Mar 23, 2011 18:14
In the past three weeks, I had a very intense time. I should have documented it somehow, but I haven't. I think there was a lot of God in it, but a lot of what happened already blurs in my mind. The main message I got from God was that He gave me the troubles with the schizophrenia, the general sense of failure about my life in the last 10 years. He said the human lot is to experience evil, and that I need to accept that. He also seemed to imply that though the human lot is evil, we still shall not become evil ourselves, and we still shall fight evil with good. And after all, even though my lot was difficult sometimes, I was not deprived of all good like great sufferers like Job. I believe in Jesus we have a certain freedom, a certain opportunity to break spells like this, or rather find God willing in Jesus to break such spells. I don't regret having experienced all this evil, provided God leaves open a window of divine grace for me, a means how I can help myself with the painful aspects of experiencing evil. A similar teaching I received was that sometimes in our human misery we may find that we can still treat ourselves with many kinds of good things, simply things like cooking a nice meal, smiling at each other, helping each other. I think the evil God gives us, in the end, means opportunity mainly, that we really love God and that we really care about each other. I got a lot of care when I was sick with the schizo. I lost my girlfriend to another man, that was probably the worst part of it all, but I have peace even with that.

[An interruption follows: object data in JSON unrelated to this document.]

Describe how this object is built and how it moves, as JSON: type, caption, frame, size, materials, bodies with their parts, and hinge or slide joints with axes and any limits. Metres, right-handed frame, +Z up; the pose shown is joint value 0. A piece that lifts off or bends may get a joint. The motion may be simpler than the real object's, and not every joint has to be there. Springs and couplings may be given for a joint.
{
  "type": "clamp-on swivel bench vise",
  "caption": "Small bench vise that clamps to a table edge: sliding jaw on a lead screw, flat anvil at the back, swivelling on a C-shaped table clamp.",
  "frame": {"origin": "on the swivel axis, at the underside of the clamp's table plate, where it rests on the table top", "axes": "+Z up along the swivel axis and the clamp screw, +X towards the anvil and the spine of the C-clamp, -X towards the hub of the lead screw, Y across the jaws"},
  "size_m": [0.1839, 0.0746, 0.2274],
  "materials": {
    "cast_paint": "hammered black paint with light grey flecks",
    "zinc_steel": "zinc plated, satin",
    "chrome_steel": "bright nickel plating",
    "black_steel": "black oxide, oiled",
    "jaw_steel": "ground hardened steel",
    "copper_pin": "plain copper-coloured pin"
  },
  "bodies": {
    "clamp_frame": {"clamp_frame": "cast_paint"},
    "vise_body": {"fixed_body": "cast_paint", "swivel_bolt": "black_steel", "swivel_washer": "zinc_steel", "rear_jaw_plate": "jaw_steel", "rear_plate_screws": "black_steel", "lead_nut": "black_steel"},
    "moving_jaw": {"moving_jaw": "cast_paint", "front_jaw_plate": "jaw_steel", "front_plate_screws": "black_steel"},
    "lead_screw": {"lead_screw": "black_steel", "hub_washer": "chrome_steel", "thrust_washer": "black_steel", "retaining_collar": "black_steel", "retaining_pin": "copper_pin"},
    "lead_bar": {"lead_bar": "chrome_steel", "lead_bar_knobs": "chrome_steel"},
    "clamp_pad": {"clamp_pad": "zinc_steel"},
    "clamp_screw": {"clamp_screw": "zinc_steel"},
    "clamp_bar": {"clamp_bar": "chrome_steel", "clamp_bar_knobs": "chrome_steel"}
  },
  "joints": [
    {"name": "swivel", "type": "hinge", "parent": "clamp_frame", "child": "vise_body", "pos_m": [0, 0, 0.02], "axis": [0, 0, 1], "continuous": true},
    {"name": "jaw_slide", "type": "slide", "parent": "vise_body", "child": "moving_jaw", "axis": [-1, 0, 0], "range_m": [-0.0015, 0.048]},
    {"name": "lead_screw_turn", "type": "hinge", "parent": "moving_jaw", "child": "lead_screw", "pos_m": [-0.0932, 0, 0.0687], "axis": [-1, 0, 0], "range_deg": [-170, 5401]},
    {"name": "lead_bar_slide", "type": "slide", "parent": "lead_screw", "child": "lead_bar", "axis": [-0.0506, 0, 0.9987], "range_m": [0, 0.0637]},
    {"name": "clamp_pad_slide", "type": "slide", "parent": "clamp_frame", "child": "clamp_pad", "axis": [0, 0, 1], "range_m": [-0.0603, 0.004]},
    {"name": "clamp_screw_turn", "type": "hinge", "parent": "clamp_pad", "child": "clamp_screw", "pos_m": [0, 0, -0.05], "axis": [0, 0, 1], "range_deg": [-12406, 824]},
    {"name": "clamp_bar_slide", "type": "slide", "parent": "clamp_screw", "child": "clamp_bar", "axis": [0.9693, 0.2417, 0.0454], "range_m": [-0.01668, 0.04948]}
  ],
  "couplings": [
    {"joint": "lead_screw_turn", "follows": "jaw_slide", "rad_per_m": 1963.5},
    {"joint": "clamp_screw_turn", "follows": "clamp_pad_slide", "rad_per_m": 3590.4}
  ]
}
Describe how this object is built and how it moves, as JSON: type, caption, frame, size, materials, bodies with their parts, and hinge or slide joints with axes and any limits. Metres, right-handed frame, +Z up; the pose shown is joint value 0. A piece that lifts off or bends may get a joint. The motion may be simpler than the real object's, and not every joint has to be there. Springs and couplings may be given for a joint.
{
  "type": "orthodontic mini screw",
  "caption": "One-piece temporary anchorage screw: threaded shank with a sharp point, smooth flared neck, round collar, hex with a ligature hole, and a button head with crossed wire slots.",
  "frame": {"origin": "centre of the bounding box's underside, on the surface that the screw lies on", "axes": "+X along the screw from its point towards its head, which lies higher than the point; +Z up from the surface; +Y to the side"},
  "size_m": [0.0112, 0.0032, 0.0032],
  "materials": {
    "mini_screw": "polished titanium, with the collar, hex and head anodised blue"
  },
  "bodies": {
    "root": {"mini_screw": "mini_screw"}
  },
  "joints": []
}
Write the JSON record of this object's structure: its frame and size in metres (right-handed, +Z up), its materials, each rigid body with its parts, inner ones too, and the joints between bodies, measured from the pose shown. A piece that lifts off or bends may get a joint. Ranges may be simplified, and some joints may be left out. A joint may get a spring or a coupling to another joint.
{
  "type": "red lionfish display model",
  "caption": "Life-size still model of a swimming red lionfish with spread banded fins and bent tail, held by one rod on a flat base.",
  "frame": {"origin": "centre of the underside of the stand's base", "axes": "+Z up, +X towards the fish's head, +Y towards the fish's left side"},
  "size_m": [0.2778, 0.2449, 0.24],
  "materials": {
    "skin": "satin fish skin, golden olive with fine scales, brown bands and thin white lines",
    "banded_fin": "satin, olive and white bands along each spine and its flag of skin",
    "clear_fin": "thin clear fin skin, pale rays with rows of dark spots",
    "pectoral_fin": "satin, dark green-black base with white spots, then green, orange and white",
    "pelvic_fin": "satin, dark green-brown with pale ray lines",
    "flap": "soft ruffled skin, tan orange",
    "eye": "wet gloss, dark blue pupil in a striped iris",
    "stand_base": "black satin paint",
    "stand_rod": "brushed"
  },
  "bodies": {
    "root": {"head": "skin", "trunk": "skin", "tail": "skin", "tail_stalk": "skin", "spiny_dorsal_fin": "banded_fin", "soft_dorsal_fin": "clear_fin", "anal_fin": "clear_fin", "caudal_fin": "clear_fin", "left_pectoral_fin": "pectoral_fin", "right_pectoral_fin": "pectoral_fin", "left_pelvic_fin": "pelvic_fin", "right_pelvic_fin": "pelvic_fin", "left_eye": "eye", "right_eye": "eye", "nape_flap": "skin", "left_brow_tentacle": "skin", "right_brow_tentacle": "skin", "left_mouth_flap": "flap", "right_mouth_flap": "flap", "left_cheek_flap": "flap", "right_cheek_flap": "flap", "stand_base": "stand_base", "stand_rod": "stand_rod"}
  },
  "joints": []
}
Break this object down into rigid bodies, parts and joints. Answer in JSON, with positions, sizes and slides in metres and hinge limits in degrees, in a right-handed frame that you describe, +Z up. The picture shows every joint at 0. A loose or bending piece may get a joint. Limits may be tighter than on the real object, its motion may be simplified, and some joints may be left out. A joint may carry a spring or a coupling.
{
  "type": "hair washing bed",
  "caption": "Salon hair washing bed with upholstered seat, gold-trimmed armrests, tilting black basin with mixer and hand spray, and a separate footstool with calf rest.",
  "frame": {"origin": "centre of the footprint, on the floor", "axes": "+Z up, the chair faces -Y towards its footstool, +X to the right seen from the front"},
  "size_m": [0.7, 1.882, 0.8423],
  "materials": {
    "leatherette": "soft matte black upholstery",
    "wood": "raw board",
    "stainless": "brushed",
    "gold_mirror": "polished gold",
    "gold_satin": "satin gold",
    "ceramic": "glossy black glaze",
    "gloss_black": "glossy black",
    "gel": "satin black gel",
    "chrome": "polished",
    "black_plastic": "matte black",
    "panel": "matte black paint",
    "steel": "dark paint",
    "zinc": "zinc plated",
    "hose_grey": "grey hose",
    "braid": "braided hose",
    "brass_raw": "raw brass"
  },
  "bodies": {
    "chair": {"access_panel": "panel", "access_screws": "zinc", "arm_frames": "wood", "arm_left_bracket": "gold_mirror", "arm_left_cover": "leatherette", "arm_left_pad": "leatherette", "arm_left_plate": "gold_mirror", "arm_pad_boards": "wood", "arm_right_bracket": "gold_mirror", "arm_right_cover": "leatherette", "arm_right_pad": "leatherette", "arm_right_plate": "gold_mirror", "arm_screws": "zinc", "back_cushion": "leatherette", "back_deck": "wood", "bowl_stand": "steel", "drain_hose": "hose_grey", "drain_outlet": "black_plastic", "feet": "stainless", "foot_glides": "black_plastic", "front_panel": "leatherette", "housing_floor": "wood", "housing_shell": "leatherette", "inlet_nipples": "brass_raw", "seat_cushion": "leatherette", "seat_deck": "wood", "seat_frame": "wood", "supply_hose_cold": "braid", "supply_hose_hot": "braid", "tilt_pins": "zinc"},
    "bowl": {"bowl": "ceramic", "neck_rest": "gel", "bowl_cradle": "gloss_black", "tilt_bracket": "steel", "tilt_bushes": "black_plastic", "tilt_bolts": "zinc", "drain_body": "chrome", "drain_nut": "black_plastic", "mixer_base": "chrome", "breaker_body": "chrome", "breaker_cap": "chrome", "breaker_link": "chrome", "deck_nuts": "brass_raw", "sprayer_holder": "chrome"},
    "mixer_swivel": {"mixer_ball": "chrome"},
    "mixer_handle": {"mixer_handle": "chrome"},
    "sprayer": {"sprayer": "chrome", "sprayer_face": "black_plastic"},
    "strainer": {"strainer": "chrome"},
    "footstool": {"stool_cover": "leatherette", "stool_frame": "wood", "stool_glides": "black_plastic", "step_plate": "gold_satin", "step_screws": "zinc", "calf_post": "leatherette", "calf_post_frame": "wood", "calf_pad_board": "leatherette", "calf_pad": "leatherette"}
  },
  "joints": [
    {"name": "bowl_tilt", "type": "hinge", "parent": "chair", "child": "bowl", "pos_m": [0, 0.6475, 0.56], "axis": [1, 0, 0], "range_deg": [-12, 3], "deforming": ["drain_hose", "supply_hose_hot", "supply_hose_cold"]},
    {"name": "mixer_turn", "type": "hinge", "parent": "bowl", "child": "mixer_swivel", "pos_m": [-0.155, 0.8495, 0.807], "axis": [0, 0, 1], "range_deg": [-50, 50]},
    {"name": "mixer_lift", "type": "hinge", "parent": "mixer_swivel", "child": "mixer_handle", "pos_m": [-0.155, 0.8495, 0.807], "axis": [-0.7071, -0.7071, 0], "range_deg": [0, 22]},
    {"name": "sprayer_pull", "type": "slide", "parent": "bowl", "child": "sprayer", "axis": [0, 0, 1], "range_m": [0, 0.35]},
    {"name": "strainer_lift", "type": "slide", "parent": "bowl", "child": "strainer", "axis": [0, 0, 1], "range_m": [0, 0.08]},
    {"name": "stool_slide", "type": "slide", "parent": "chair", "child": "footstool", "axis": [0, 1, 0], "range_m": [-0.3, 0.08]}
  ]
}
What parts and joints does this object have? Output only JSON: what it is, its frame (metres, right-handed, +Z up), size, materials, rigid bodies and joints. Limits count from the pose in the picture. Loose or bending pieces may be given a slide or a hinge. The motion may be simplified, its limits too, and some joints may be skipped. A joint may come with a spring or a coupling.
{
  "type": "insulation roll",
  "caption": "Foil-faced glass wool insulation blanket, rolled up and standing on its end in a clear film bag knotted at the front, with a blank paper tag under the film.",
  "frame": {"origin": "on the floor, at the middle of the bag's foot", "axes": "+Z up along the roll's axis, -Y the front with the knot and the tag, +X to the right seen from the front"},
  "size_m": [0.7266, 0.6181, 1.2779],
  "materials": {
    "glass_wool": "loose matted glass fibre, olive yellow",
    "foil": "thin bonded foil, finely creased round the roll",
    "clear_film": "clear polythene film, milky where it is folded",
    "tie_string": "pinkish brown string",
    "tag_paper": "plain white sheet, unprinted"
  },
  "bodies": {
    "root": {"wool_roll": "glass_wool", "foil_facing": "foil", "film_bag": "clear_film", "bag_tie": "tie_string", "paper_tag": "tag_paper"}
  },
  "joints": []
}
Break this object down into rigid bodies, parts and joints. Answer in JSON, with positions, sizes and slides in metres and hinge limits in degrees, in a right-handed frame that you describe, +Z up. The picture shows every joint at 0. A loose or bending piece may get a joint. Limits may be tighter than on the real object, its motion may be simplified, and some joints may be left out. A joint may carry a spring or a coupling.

One thing that doesn't come easily is that God seems to want me to be more honestly thankful. Even when we experience evil there are things to be thankful for. For example, the simple fact that I am alive. Even a life of suffering is better than having no life at all. God sometimes showed me suffering where you don't want to live anymore, where you just feel that you can't cope with it and can't reserve yourself almost NO comfort zone. But those moments were rare, they ever endured for much longer than one or two days and if I count them, they maybe happened 5 or 6 times or so. And then I've found that most of this stuff is still due to not having listened well to God earlier in my life. It's still true that if I hadn't been nasty to Jesus in word and deed I wouldn't have had to go through all that. And if I had trusted the church more, maybe I would have found help much sooner. But I can turn it around as I will, it is probably true that God wanted me to suffer like this to make me more earnest, and to make me wiser. In a way, all the suffering made me stronger inside.
I wish though I could repair my relationship with this woman I mentioned. I don't know if that is really possible in the end, perhaps it's one of those things that just aren't meant to be ... maybe things would go much easier if God blessed this relationship. But apparently He didn't, this girl really loves her boyfriend, I think.
The whole thing was a struggle with my wicked will with the divine will. I never wanted to be contend with what I had, I always wanted this fantasy life. I was rarely truly thankful from the heart. I need to dig there and explore there, in genuine thankfulness. I often said thank you in prayer and song, but this isn't what God seems to be after. I must truly believe that my very existence is because of God and that it is not a matter of course. I am the product of the work of God, the Maker of everything created me from nothing and my purpose is to serve Him, not to wander off into mystical fairytale countries.
I always say to God, amaze me, amaze me, but this often gets close to "using God for my entertainment". I always want to learn and become better and more original than before, but there is a limit to that. We humans simply have to remain limited beings whose joy is not in themselves but in their gracious God. God has a stern and strange side in Himself regarding this, which is reflected in the fact that we don't cease being sinners. God humbles us, and sometimes even humiliates us. But I guess if I humble myself more often, this will not happen so much anymore. This is the whole point of digging into the sin things and repenting of them as best as we can. God really hates sin and hasn't stopped doing so in Christ. It's not like I can say to myself, I can sin and just repent of it afterwards and God will be happy. I really have to get this pure intention, and then the will to go through with it. This is really distressing for me, I feel so unsettled and nervous about it. I used to think of sins mostly as bad mistakes that hurt the loving sinner as well as they hurt God. That God ALWAYS allows us to repent, because of His kindness. But I'm afraid that's not the biblical view. At least that's what I feel about the issue now. Although I am also a bit bitter about it, my old views seemed milder and more merciful.
God has shown me how much beyond me He is. I am just a bacteria compared to Him who is infinitely great. And Jesus is a liferaft in a doomed world. No, God will not relent, there will be a day of Judgment.